MATERIAL PROVIDED:
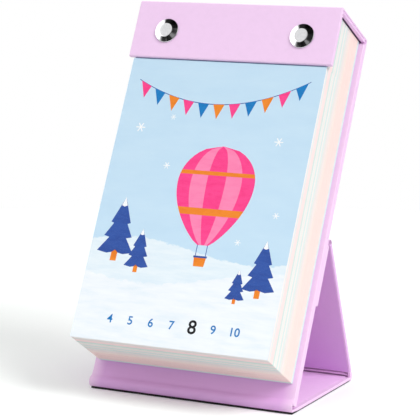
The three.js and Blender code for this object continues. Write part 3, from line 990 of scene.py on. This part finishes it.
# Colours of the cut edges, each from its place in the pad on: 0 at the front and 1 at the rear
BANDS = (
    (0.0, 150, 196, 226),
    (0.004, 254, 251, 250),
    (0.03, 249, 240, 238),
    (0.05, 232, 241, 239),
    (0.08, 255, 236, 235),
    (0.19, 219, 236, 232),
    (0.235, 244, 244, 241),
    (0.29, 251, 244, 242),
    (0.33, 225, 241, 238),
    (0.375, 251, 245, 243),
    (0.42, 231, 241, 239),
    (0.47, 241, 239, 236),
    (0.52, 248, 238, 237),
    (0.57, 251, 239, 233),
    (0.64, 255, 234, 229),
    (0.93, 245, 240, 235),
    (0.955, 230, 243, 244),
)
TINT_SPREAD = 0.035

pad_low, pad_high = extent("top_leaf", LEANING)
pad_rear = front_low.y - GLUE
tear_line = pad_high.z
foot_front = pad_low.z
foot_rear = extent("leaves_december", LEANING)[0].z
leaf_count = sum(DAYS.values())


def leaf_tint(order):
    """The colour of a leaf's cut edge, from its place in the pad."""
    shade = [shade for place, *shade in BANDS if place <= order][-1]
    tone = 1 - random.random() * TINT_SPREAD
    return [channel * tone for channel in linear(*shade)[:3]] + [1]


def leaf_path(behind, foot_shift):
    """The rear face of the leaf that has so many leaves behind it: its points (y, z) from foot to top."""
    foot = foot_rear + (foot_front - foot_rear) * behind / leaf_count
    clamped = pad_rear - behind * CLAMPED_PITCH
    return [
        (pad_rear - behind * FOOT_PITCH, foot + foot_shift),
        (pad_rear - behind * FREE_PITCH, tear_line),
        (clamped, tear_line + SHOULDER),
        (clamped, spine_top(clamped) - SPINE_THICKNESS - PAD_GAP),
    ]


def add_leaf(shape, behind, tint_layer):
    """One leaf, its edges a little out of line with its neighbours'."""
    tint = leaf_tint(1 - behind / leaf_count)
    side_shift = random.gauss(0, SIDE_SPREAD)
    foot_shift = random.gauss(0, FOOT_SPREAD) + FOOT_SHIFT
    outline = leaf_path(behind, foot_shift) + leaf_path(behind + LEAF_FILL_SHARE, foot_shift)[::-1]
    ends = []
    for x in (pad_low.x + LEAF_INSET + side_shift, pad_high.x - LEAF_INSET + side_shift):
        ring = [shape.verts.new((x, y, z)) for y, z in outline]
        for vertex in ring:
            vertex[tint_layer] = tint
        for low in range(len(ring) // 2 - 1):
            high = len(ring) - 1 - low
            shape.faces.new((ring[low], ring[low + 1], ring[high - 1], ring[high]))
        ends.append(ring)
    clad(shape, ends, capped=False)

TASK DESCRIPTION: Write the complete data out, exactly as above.

RESULT FOR THIS TASK:
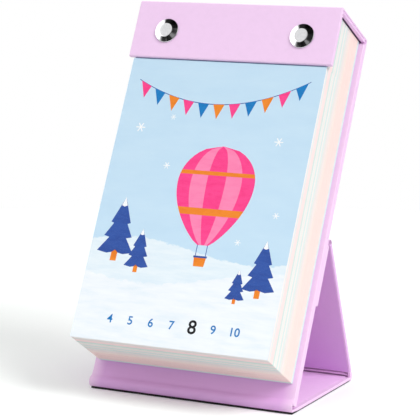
The three.js and Blender code for this object continues. Write part 3, from line 990 of scene.py on. This part finishes it.
# Colours of the cut edges, each from its place in the pad on: 0 at the front and 1 at the rear
BANDS = (
    (0.0, 150, 196, 226),
    (0.004, 254, 251, 250),
    (0.03, 249, 240, 238),
    (0.05, 232, 241, 239),
    (0.08, 255, 236, 235),
    (0.19, 219, 236, 232),
    (0.235, 244, 244, 241),
    (0.29, 251, 244, 242),
    (0.33, 225, 241, 238),
    (0.375, 251, 245, 243),
    (0.42, 231, 241, 239),
    (0.47, 241, 239, 236),
    (0.52, 248, 238, 237),
    (0.57, 251, 239, 233),
    (0.64, 255, 234, 229),
    (0.93, 245, 240, 235),
    (0.955, 230, 243, 244),
)
TINT_SPREAD = 0.035

pad_low, pad_high = extent("top_leaf", LEANING)
pad_rear = front_low.y - GLUE
tear_line = pad_high.z
foot_front = pad_low.z
foot_rear = extent("leaves_december", LEANING)[0].z
leaf_count = sum(DAYS.values())


def leaf_tint(order):
    """The colour of a leaf's cut edge, from its place in the pad."""
    shade = [shade for place, *shade in BANDS if place <= order][-1]
    tone = 1 - random.random() * TINT_SPREAD
    return [channel * tone for channel in linear(*shade)[:3]] + [1]


def leaf_path(behind, foot_shift):
    """The rear face of the leaf that has so many leaves behind it: its points (y, z) from foot to top."""
    foot = foot_rear + (foot_front - foot_rear) * behind / leaf_count
    clamped = pad_rear - behind * CLAMPED_PITCH
    return [
        (pad_rear - behind * FOOT_PITCH, foot + foot_shift),
        (pad_rear - behind * FREE_PITCH, tear_line),
        (clamped, tear_line + SHOULDER),
        (clamped, spine_top(clamped) - SPINE_THICKNESS - PAD_GAP),
    ]


def add_leaf(shape, behind, tint_layer):
    """One leaf, its edges a little out of line with its neighbours'."""
    tint = leaf_tint(1 - behind / leaf_count)
    side_shift = random.gauss(0, SIDE_SPREAD)
    foot_shift = random.gauss(0, FOOT_SPREAD) + FOOT_SHIFT
    outline = leaf_path(behind, foot_shift) + leaf_path(behind + LEAF_FILL_SHARE, foot_shift)[::-1]
    ends = []
    for x in (pad_low.x + LEAF_INSET + side_shift, pad_high.x - LEAF_INSET + side_shift):
        ring = [shape.verts.new((x, y, z)) for y, z in outline]
        for vertex in ring:
            vertex[tint_layer] = tint
        for low in range(len(ring) // 2 - 1):
            high = len(ring) - 1 - low
            shape.faces.new((ring[low], ring[low + 1], ring[high - 1], ring[high]))
        ends.append(ring)
    clad(shape, ends, capped=False)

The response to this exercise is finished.